DATA SECTION:
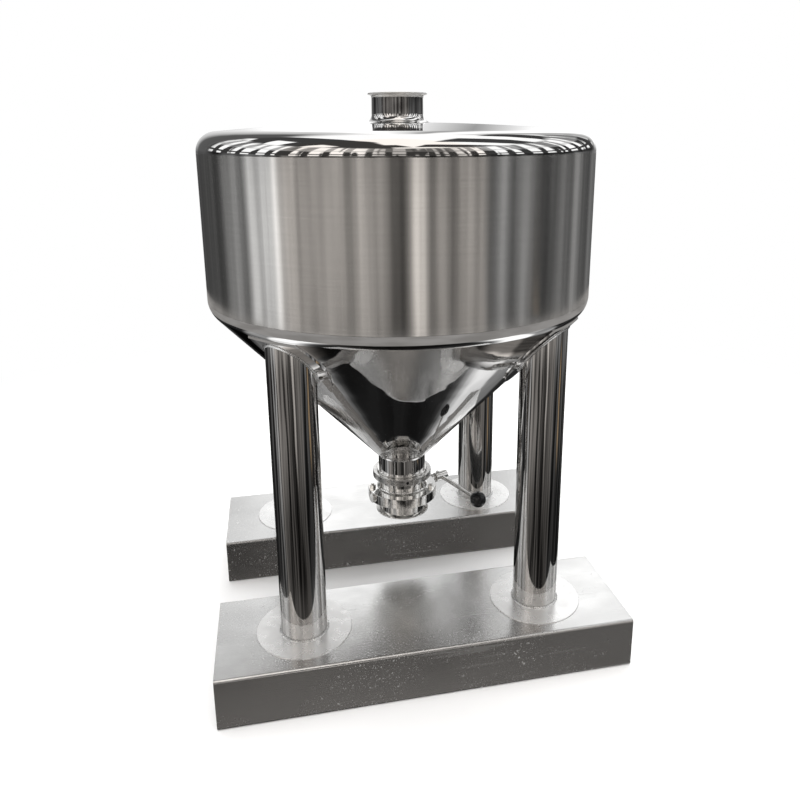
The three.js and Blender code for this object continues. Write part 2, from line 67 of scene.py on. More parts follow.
STAND = "tank_and_stand"
HANDLE = "handle"
ROUND = 160  # steps round the large turned pieces
PIPE_ROUND = 128  # steps round the pipework, the valve and the feet
LEG_ROUND = 96  # steps round the legs and the knob
SMALL_ROUND = 64  # steps round pins, bolts and bushes
GAP = 0.0003  # left between pieces that rest on each other
RUNNING_FIT = 0.0003  # left round the bolts, the stem and the handle's rod
RIM_EDGE = 0.0005  # chamfer on the turned rims
MERGED = 0.00002  # slivers and doubled points smaller than this are closed up
STEM_RADIUS = 0.006
FERRULE_SLOPE = math.tan(math.radians(20))  # of the sloping backs that the clamp pulls together


# ------------------------------------------------------------------ places given by the frame

def middle(node):
    low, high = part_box(node)
    return (Vector(low) + Vector(high)) / 2


def low(node):
    return Vector(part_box(node)[0])


def high(node):
    return Vector(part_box(node)[1])


LEG_SIDES = ("front_left", "front_right", "rear_left", "rear_right")
TANK_RADIUS = high("tank_shell").x
SHELL_BOTTOM = low("tank_shell").z
SHELL_TOP = high("tank_shell").z
INLET_TOP = high("inlet_ferrule").z
BEAM_TOP = high("front_beam").z
CLAMP_CENTRE = middle("clamp_hinge_pin").z
VALVE_CENTRE = middle("handle_rod").z
VALVE_BOTTOM = low("valve_body_lower").z
STEM_TURN = math.atan2(frame["joints"][0]["axis"][1], frame["joints"][0]["axis"][0])
HINGE_TURN = math.atan2(middle("clamp_hinge_pin").y, middle("clamp_hinge_pin").x)


# ------------------------------------------------------------------ sizes and colours that a user may change

def size(name, description, default):
    return bpy.props.FloatProperty(
        name=name, description=description, default=default, min=0.0, precision=4, unit="LENGTH"
    )


def angle(name, description, degrees):
    return bpy.props.FloatProperty(
        name=name, description=description, default=math.radians(degrees), subtype="ANGLE"
    )


def amount(name, description, default):
    return bpy.props.FloatProperty(
        name=name, description=description, default=default, min=0.0, max=1.0, subtype="FACTOR"
    )


def colour(name, description, default):
    return bpy.props.FloatVectorProperty(
        name=name, description=description, default=default, size=3, min=0.0, max=1.0, subtype="COLOR"
    )


class TankSizes(bpy.types.PropertyGroup):
    sheet: size("Sheet", "Wall of the shell, heads and beams", 0.004)
    knuckle: size("Knuckle radius", "Bend between the shell and both heads", 0.05)
    dish: size("Dish radius", "Crown of the top head", 5.0)
    cone_angle: angle("Cone angle", "Slope of the bottom cone, from the vertical", 43)
    pipe: size("Pipe radius", "Outside of the inlet and outlet tubes", 0.0665)
    pipe_wall: size("Pipe wall", "Wall of the inlet and outlet tubes", 0.003)
    flare: size("Collar radius", "Pulled collar between the top head and the inlet", 0.022)
    ferrule: size("Ferrule radius", "Rim of the clamp ferrules", 0.075)
    ferrule_rim: size("Ferrule rim", "Thickness of the ferrules at the edge", 0.00285)
    clamp: size("Clamp radius", "Outside of the clamp ring", 0.0833)
    clamp_height: size("Clamp height", "Height of the clamp ring", 0.0175)
    valve: size("Valve radius", "Outside of the valve flanges", 0.098)
    valve_half: size("Valve half", "Height of each valve flange", 0.014)
    valve_bore: size("Valve bore", "Radius of the way through the valve", 0.0625)
    bolt_circle: size("Bolt circle", "Radius on which the valve bolts stand", 0.086)
    bolt: size("Bolt radius", "Shank of the valve bolts", 0.005)
    hub: size("Hub radius", "Handle hub", 0.014)
    rod: size("Rod radius", "Handle rod", 0.006)
    knob: size("Knob radius", "Ball on the end of the handle", 0.0225)
    leg: size("Leg radius", "Outside of the leg tubes", 0.057)
    leg_wall: size("Leg wall", "Wall of the leg tubes", 0.003)
    saddle: size("Saddle radius", "Plate between leg and cone, seen from above", 0.092)
    saddle_sheet: size("Saddle sheet", "Thickness of the saddle plates", 0.004)
    foot: size("Foot radius", "Disc under each leg", 0.118)
    foot_sheet: size("Foot sheet", "Thickness of the foot discs", 0.002)
    beam_corner: size("Beam corner", "Outer bend of the folded beams", 0.007)
    weld: size("Weld", "Half-width of the weld beads", 0.0045)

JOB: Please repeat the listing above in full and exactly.

RESULT OF THE EXERCISE:
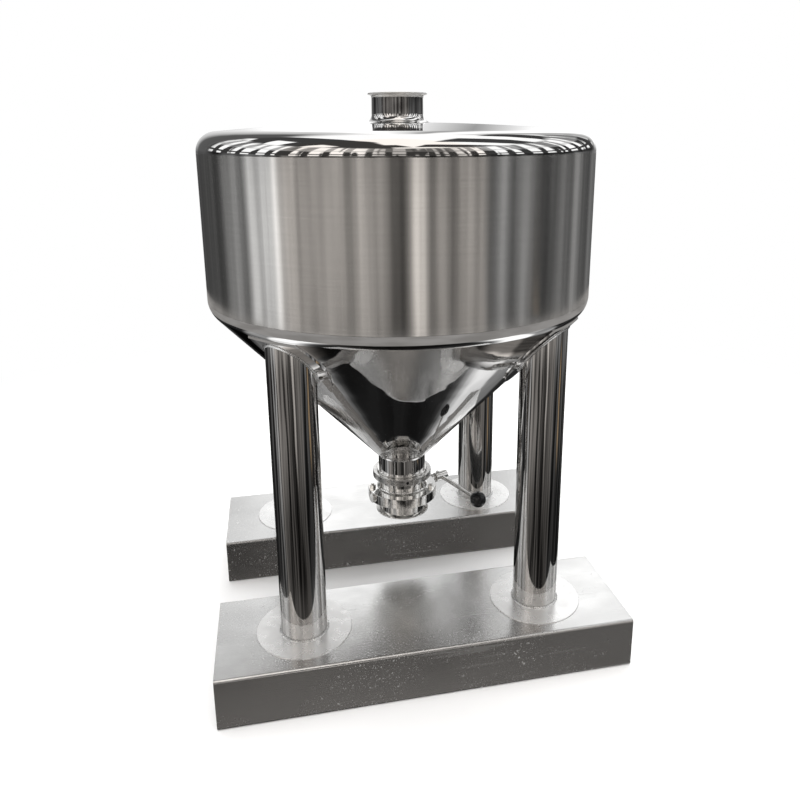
The three.js and Blender code for this object continues. Write part 2, from line 67 of scene.py on. More parts follow.
STAND = "tank_and_stand"
HANDLE = "handle"
ROUND = 160  # steps round the large turned pieces
PIPE_ROUND = 128  # steps round the pipework, the valve and the feet
LEG_ROUND = 96  # steps round the legs and the knob
SMALL_ROUND = 64  # steps round pins, bolts and bushes
GAP = 0.0003  # left between pieces that rest on each other
RUNNING_FIT = 0.0003  # left round the bolts, the stem and the handle's rod
RIM_EDGE = 0.0005  # chamfer on the turned rims
MERGED = 0.00002  # slivers and doubled points smaller than this are closed up
STEM_RADIUS = 0.006
FERRULE_SLOPE = math.tan(math.radians(20))  # of the sloping backs that the clamp pulls together


# ------------------------------------------------------------------ places given by the frame

def middle(node):
    low, high = part_box(node)
    return (Vector(low) + Vector(high)) / 2


def low(node):
    return Vector(part_box(node)[0])


def high(node):
    return Vector(part_box(node)[1])


LEG_SIDES = ("front_left", "front_right", "rear_left", "rear_right")
TANK_RADIUS = high("tank_shell").x
SHELL_BOTTOM = low("tank_shell").z
SHELL_TOP = high("tank_shell").z
INLET_TOP = high("inlet_ferrule").z
BEAM_TOP = high("front_beam").z
CLAMP_CENTRE = middle("clamp_hinge_pin").z
VALVE_CENTRE = middle("handle_rod").z
VALVE_BOTTOM = low("valve_body_lower").z
STEM_TURN = math.atan2(frame["joints"][0]["axis"][1], frame["joints"][0]["axis"][0])
HINGE_TURN = math.atan2(middle("clamp_hinge_pin").y, middle("clamp_hinge_pin").x)


# ------------------------------------------------------------------ sizes and colours that a user may change

def size(name, description, default):
    return bpy.props.FloatProperty(
        name=name, description=description, default=default, min=0.0, precision=4, unit="LENGTH"
    )


def angle(name, description, degrees):
    return bpy.props.FloatProperty(
        name=name, description=description, default=math.radians(degrees), subtype="ANGLE"
    )


def amount(name, description, default):
    return bpy.props.FloatProperty(
        name=name, description=description, default=default, min=0.0, max=1.0, subtype="FACTOR"
    )


def colour(name, description, default):
    return bpy.props.FloatVectorProperty(
        name=name, description=description, default=default, size=3, min=0.0, max=1.0, subtype="COLOR"
    )


class TankSizes(bpy.types.PropertyGroup):
    sheet: size("Sheet", "Wall of the shell, heads and beams", 0.004)
    knuckle: size("Knuckle radius", "Bend between the shell and both heads", 0.05)
    dish: size("Dish radius", "Crown of the top head", 5.0)
    cone_angle: angle("Cone angle", "Slope of the bottom cone, from the vertical", 43)
    pipe: size("Pipe radius", "Outside of the inlet and outlet tubes", 0.0665)
    pipe_wall: size("Pipe wall", "Wall of the inlet and outlet tubes", 0.003)
    flare: size("Collar radius", "Pulled collar between the top head and the inlet", 0.022)
    ferrule: size("Ferrule radius", "Rim of the clamp ferrules", 0.075)
    ferrule_rim: size("Ferrule rim", "Thickness of the ferrules at the edge", 0.00285)
    clamp: size("Clamp radius", "Outside of the clamp ring", 0.0833)
    clamp_height: size("Clamp height", "Height of the clamp ring", 0.0175)
    valve: size("Valve radius", "Outside of the valve flanges", 0.098)
    valve_half: size("Valve half", "Height of each valve flange", 0.014)
    valve_bore: size("Valve bore", "Radius of the way through the valve", 0.0625)
    bolt_circle: size("Bolt circle", "Radius on which the valve bolts stand", 0.086)
    bolt: size("Bolt radius", "Shank of the valve bolts", 0.005)
    hub: size("Hub radius", "Handle hub", 0.014)
    rod: size("Rod radius", "Handle rod", 0.006)
    knob: size("Knob radius", "Ball on the end of the handle", 0.0225)
    leg: size("Leg radius", "Outside of the leg tubes", 0.057)
    leg_wall: size("Leg wall", "Wall of the leg tubes", 0.003)
    saddle: size("Saddle radius", "Plate between leg and cone, seen from above", 0.092)
    saddle_sheet: size("Saddle sheet", "Thickness of the saddle plates", 0.004)
    foot: size("Foot radius", "Disc under each leg", 0.118)
    foot_sheet: size("Foot sheet", "Thickness of the foot discs", 0.002)
    beam_corner: size("Beam corner", "Outer bend of the folded beams", 0.007)
    weld: size("Weld", "Half-width of the weld beads", 0.0045)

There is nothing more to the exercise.